There were a number of changes from the teams originally selected. Bromley's Ernest Peacock replaced Oxford City's Kenneth Hunt at centre half for the Amateurs, and the right flank of the Professionals lineup had to be reorganised. Fanny Walden came in on the wing in place of the injured Jock Simpson of Blackburn, and Tom Brittleton's "indisposition" gave a chance at right half to Sunderland's Frank Cuggy, who, according to the Daily Express, "has not so far reproduced in representative games the form he shows in inter-club football." An injury to Jesse Pennington, West Bromwich Albion's left back, meant a late call-up for Birmingham's Frank Womack.

==Match summary==

Woodward came close to a goal five minutes into the game, and his side were on top for the first fifteen minutes, but in the next ten, the Professionals took a three-goal lead. First George Holley beat both amateur wing halves to open the scoring, the second came from Harold Fleming's "splendid left-foot shot", and Harry Hampton converted a corner. The half finished 4–0, after Hampton converted a penalty awarded against Arthur Knight for handball when Fleming's powerful shot struck his arm.

Hampton completed his hat-trick after five minutes of the second half, but then the Amateurs took control. Sam Hardy kept out shots from Dick Healey, Ivan Sharpe and Herbert Farnfield before being beaten twice in five minutes. After a "great shot" from Preston North End winger George Barlow, the Amateurs' second was touched in by Farnfield after a move involving four players brought the ball all the way down the field. It was, according to the pseudonymous 'Reflector', writing in the Mirror, "easily the best of the match." Confusion between goalkeeper Ronald Brebner and full-back Thomas Burn presented Hampton with his fourth, and Holley completed the scoring late on.

The Mirror highlighted the performance of Walden, who was involved in three of the Professionals' goals and who outplayed the defence on his side of the field, centre-half Joe McCall, and replacement left-back Womack; Peacock at centre half, Dick Healey at inside right, and centre-forward Woodward were the pick of the Amateurs. The Manchester Guardian thought the Professional team "an evenly-balanced side, strong in every particular" who "played a fast game without a suggestion of foul methods". Its reporter agreed that the Amateur wing halves were weak, which combined with the absence of Hunt put undue pressure on backs and goalkeeper, although the conclusion that it was "rather remarkable that the scoring did not reach double figures", was in clear contrast to the Mirrors opinion that the five-goal difference flattered the winners.
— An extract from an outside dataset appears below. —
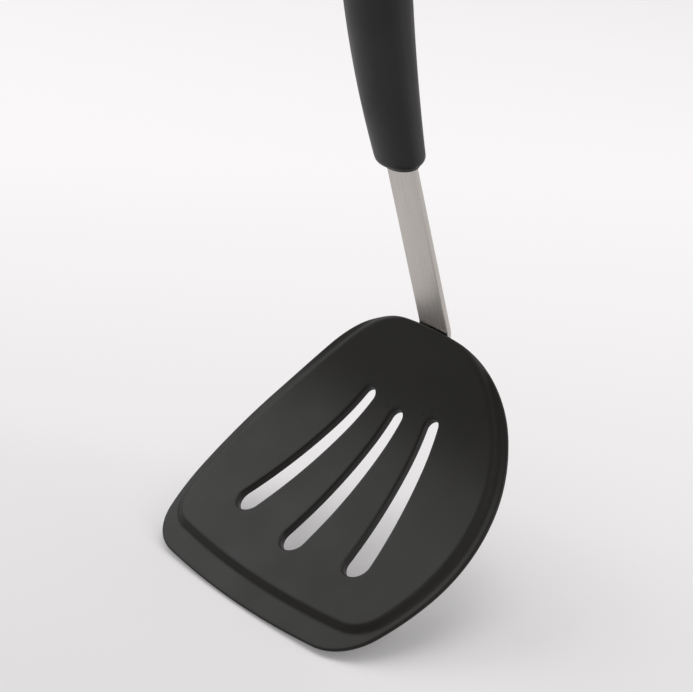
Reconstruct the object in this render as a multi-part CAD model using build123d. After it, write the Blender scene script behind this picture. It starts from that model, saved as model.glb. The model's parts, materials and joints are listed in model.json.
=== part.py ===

Lord Kinnaird was away in Scotland, so the FA chairman, J. C. Clegg, presented the shield and medals.

===Match details===

Professionals 7-2 Amateurs
  Professionals: Hampton 4, Holley 2, Fleming
  Amateurs: Barlow, Farnfield

| Professionals | | Amateurs | | | | |
| Goalkeeper | Sam Hardy | Aston Villa | | Goalkeeper | Ronald Brebner | Leicester Fosse |
| Full back | Bob Crompton (capt) | Blackburn Rovers | | Full back | Thomas Burn | London Caledonians |
| Full back | Frank Womack | Birmingham | | Full back | Arthur Knight | Portsmouth |
| Wing half | Frank Cuggy | Sunderland | | Wing half | G.H. How | London Caledonians |
| Centre half | Joe McCall | Preston North End | | Centre half | Ernest Peacock | Bromley |
| Wing half | Billy Watson | Burnley | | Wing half | Joe Dines | Ilford |
| Forward | Fanny Walden | Tottenham Hotspur | | Forward | Ivan Sharpe | Leeds City |
| Forward | Harold Fleming | Swindon Town | | Forward | Dick Healey | Darlington |
| Forward | Harry Hampton | Aston Villa | | Forward | Vivian Woodward (capt) | Chelsea |
| Forward | George Holley | Sunderland | | Forward | Herbert Farnfield | New Crusaders |
| Forward | Joe Hodkinson | Blackburn Rovers | | Forward | George Barlow | Preston North End |

==Post-match==

The Mirror estimated the attendance at "quite 15,000 people", and receipts totalled £391. The Millwall club made no claim for expenses involved in staging the match, and the entire proceeds were donated to the fund set up to support those affected by the Senghenydd Colliery Disaster, an explosion in a South Wales coal mine in which 440 people were killed, which had happened eight days after the Charity Shield match.

The Amateurs contributed the majority of those selected for the England amateur XI's next international matches, against Ireland and Netherlands.